I don’t actually believe that America is fascist, or that it is in any danger of becoming so any time soon. But a strong nationalist (or perhaps jingoist, to borrow Push’s term) current to the American zeitgeist has been developing over the last two decades, one which was not a feature of American society as I remember it (even in the military), coupled with a burgeoning anti-intellectualism.

This is the recipe not perhaps for fascism, but certainly for a distinctly American brand of nationalistic idiocracy. Or as I like to call it, “freedumb.”
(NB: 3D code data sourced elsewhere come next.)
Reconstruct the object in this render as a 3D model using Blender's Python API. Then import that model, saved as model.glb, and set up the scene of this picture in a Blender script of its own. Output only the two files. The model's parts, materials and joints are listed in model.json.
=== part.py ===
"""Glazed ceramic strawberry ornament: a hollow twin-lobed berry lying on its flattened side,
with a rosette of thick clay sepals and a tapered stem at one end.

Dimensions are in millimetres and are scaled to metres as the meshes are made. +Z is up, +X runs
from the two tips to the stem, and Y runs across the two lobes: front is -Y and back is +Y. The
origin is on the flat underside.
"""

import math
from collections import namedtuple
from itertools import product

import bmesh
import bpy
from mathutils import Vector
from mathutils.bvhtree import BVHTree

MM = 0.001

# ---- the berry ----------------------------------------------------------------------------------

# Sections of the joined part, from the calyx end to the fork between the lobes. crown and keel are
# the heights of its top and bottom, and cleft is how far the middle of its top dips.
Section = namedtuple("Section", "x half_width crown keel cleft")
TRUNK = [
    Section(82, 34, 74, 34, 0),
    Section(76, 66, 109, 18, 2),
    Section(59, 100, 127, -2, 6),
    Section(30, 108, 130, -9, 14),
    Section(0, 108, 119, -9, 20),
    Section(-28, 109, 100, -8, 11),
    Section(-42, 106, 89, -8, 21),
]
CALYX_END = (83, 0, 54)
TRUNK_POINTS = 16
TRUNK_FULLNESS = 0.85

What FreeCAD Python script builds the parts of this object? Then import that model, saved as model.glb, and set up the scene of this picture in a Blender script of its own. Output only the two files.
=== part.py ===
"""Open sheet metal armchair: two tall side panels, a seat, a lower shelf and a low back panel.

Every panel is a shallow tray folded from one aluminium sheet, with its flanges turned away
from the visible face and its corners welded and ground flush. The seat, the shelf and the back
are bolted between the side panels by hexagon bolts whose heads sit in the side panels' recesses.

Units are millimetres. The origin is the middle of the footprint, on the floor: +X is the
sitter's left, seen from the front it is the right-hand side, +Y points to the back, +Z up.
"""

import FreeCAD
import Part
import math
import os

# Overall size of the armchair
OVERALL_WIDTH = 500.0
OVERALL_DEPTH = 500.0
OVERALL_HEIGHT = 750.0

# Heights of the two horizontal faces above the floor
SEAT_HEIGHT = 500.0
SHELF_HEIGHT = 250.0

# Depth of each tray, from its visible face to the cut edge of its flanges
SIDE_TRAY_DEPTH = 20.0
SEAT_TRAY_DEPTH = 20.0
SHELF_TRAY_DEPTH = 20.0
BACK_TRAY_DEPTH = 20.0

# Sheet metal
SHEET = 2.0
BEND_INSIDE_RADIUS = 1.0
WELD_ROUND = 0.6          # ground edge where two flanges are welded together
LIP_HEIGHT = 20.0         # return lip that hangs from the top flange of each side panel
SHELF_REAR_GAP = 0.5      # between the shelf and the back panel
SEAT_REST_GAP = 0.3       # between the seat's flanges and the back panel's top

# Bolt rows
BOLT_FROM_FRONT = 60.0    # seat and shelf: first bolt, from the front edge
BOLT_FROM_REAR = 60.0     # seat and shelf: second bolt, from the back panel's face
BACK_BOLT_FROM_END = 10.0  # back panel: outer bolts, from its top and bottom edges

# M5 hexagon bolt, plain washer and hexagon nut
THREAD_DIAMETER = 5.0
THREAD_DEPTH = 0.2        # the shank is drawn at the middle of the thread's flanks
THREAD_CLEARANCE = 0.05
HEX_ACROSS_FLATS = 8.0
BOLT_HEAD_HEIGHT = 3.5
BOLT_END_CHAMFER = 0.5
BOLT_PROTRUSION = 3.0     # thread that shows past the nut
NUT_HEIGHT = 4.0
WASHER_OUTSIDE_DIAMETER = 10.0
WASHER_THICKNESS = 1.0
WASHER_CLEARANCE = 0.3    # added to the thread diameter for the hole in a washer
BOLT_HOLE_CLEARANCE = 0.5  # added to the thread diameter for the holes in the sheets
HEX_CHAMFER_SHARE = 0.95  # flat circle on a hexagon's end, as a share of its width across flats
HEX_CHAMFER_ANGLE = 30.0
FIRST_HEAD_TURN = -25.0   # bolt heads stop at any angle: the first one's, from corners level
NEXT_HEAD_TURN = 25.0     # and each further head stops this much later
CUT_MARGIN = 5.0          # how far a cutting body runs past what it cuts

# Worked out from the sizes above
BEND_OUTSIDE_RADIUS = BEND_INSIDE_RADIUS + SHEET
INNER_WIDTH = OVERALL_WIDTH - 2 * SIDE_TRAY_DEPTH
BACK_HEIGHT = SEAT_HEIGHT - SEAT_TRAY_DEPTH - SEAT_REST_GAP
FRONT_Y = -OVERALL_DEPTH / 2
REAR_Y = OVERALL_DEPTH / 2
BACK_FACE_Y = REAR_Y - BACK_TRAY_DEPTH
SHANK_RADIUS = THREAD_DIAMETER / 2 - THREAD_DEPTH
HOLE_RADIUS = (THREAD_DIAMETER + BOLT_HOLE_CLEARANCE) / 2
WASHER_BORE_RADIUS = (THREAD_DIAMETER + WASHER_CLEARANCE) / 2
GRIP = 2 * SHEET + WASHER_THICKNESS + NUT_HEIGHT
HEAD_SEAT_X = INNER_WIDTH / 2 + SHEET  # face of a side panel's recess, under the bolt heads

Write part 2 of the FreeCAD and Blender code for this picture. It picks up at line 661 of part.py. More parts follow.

Certainly nobody on this forum matches the description in Wise’s diatribe, any more than I match the characterisation I was saddled with by my good friend a few years ago: “he is the erudite sophisticate, the agnostic, complete with the cognac, Irish Setter and fireplace.” :stuck_out_tongue:

Not even remotely close to being a nihilist, either. As Push very well knows (ye scabrous dog, ye).
[/quote]

I see the exact opposite happening. And the anti-intellectualism is coupled with an anti-Americanism that’s popular with European dillantantes - the same people who have inflicted multiculturalism upon us. Nationalism is desperately needed in order to try to preserve both the nation(which is in peril) and European culture and Western civilisation(which are also under threat). The fascistic tendencies of the left and the increasing radicalisation of mainstream politics is an existential threat to the state and our culture. Specifically, open borders and mass immigration are undermining the very fabric of the civil society and destroying the economy.

And I don’t know who said you are a nihilist but the term can have many different meanings. In the sense I usually use it I mean anyone who doesn’t believe in God is essentially an existential nihilist unless they embark upon what Becker called an “immortality project” to give meaning and purpose to their lives. But that’s a different topic.